Deployment strategy also matters. A phased rollout often reduces risk by stabilizing core order-to-cash and inventory workflows before expanding into advanced procurement, returns optimization, field operations, or AI-assisted planning. However, phased deployment can prolong coexistence complexity if legacy processes remain active too long. A broader rollout may accelerate standardization but requires stronger change management and testing discipline.
There are also vertical SaaS architecture decisions to make. Some ecommerce businesses benefit from retaining specialized warehouse, subscription, or marketplace tools while using ERP as the operational governance layer. Others may simplify by consolidating more functions into the ERP platform. The right answer depends on transaction complexity, growth plans, compliance needs, and the internal capacity to manage integrations over time.

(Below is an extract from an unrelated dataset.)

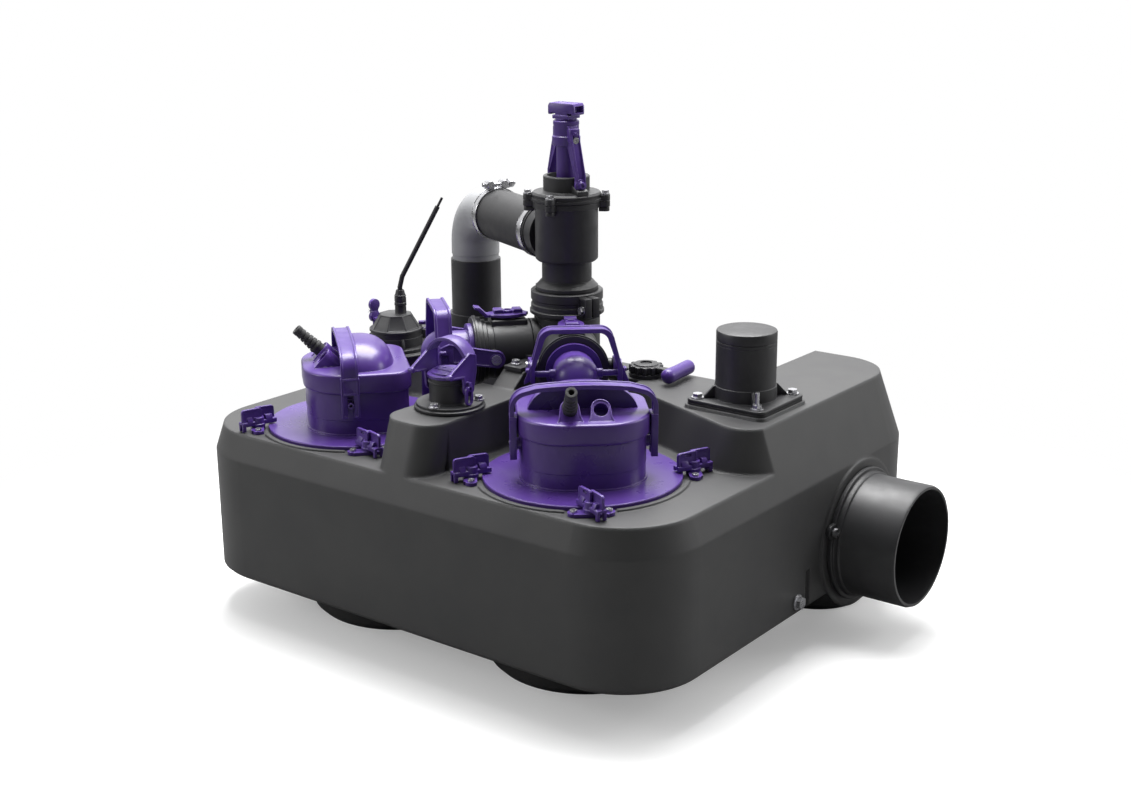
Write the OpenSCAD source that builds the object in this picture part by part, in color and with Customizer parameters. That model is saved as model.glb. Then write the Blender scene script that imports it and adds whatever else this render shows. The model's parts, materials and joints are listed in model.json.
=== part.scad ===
// Floor-standing duplex sewage lifting station.
// Origin on the floor under the tank's centre, +X towards the inlet, +Y to the back, +Z up.
// All sizes in millimetres.

/* [Tank] */
// Tank length along X at the crease
tank_l = 750; // [650:5:900]
// Tank depth along Y at the crease
tank_w = 678; // [600:2:800]
// Vertical corner radius of the tank
tank_r = 106; // [80:2:130]
// Height of the tank's flat bottom above the floor
bottom_z = 59; // [50:1:70]
// Height of the crease where the sides start to lean in
crease_z = 222; // [200:1:240]
// Height of the two pump decks
pump_deck_z = 256; // [246:1:266]
// Height of the rear deck
deck_z = 309; // [300:1:320]
// Height of the middle ridge
ridge_z = 317; // [310:1:325]
// Height of the low valley at the back
rear_z = 224; // [222:1:230]
// Height of the recess floor under the non-return valves
recess_z = 288; // [280:1:292]
// Inward lean of the upper sides per millimetre of height
rake = 0.34; // [0.2:0.02:0.45]
// Wall thickness of the tank
wall = 6; // [4:0.5:8]
// Half width of the middle ridge
ridge_half = 42; // [38:1:46]
// Outer radius of the sump pots and feet under the pumps
sump_r = 122; // [115:1:125]
// Radius of the rear feet
foot_r = 75; // [50:1:85]

/* [Pumps] */
// Pump axis distance from the middle plane
pump_x = 184; // [175:1:195]
// Pump axis distance in front of the tank's centre
pump_y = 197; // [190:1:205]
// Angle of the discharge line from the Y axis
line_a = 41; // [38:1:45]
// Radius of the pump flange
pump_flange_r = 120; // [115:1:125]
// Thickness of the pump flange
pump_flange_t = 5; // [4:0.5:8]
// Width of the motor cap across the discharge line
cap_w = 157; // [150:1:165]
// Length of the motor cap along the discharge line
cap_l = 137; // [130:1:145]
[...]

What executives should expect from a successful ecommerce ERP program
A successful program should deliver measurable improvements in order cycle time, inventory accuracy, return processing consistency, reporting speed, and exception visibility. It should also reduce dependence on spreadsheet reconciliation, manual status chasing, and disconnected approvals. These are practical indicators that workflow modernization is taking hold.
From a financial perspective, the return on investment often comes from fewer fulfillment errors, lower margin leakage, better working capital control, faster close cycles, and improved labor productivity in customer service, warehouse coordination, and finance operations. From a strategic perspective, the larger value is operational scalability. The business can add channels, suppliers, warehouses, and service models without recreating process fragmentation.
For SysGenPro, the opportunity is to position ecommerce ERP not as generic software deployment but as digital operations transformation. The most resilient ecommerce organizations are building connected operational ecosystems with standardized workflows, operational intelligence, and cloud-ready governance. That is the foundation for consistent customer experience, stronger supply chain coordination, and sustainable growth.